Like much of science astronomy today often calls for collective efforts. Teams of two or more astronomers and astrophysicists will work together on an observing run, sometimes joined by physicists, radio astronomers, computer experts, spectroscopists, and others. A shuttle several times a week brings astronomers, technicians, and graduate students from Pasadena to Palomar. Observers arrive from institutions across the country or across the world. The rental cars from San Diego, Los Angeles, or Orange County Airports appear in the afternoon, in time for a night of work. Chronic jetlag, aggravated by long nights and the shift from day-to night work, is an occupational hazard of astronomy.

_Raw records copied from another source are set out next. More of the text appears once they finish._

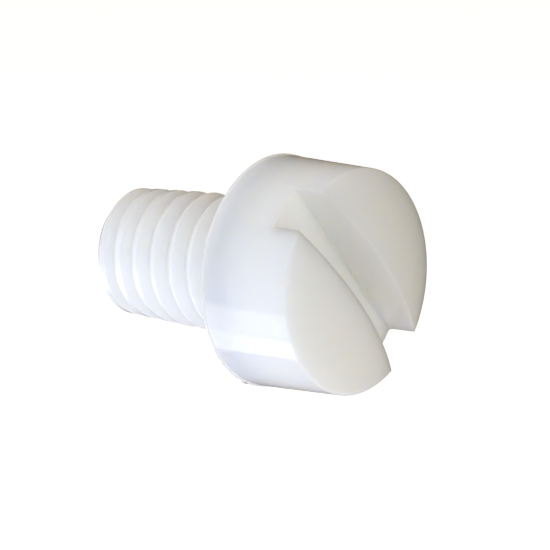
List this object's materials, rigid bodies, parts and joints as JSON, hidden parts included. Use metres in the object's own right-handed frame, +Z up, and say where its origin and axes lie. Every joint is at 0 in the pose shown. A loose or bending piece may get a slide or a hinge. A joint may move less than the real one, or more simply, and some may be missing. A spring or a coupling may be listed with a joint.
{
  "type": "thru hull fitting",
  "caption": "Slotted threaded plug in translucent nylon with a thick domed head and a rubber seal ring under it, screwed through a hull from outside to close the hole.",
  "frame": {"origin": "centre of the head's seating face, on the fitting's axis", "axes": "+Y along the shank, into the hull; the domed face looks along -Y; +Z up"},
  "size_m": [0.016, 0.0209, 0.016],
  "materials": {
    "nylon": "natural milky-white nylon, satin, translucent",
    "seal_rubber": "satin black nitrile rubber"
  },
  "bodies": {
    "root": {"fitting_body": "nylon", "seal_ring": "seal_rubber"}
  },
  "joints": []
}
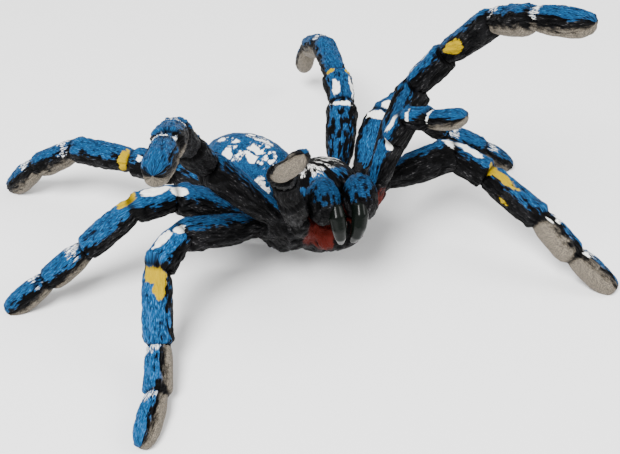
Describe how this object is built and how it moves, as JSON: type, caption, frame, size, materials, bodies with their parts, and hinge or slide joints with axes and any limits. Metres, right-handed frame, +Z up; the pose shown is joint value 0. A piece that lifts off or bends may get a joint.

Supper in the Monastery is served before dark. There is a tradition
of good, hearty food at the observatory—energy and warmth for the long nights—even though winter suppers can end up at an uncivilized hour to accommodate observers who want an early start. Observers with spare moments relax in the Monastery lounge, where the bookshelves are filled with mysteries, old issues of the yearbooks of Mount Wilson and Palomar Observatories, and recent scientific journals. Caltech is a school with a long tradition of practical jokes, and the joking sometimes extends to the observatory, where journal articles or books by rival astronomers will mysteriously appear open on tables in the Monastery.

Pool on cloudy nights is another longtime tradition. At Mount Wilson skill at pool was valued almost as highly as the famed observational skills of Walter Baade and Milton Humason. The favorite game was “cowboy,” and the Saturday-morning games between John Anderson and Frank Ross, at the Santa Barbara Street labs, drew heavy betting. When Palomar opened for regular use, Olin Wilson asked for a pool table on the mountain. Ike Bowen reluctantly authorized the purchase of a used table, as long as it cost less than one hundred dollars. A collection from astronomers and staff bought cues and balls, and Wilson got one of the night assistants to help him recover the table with new felt.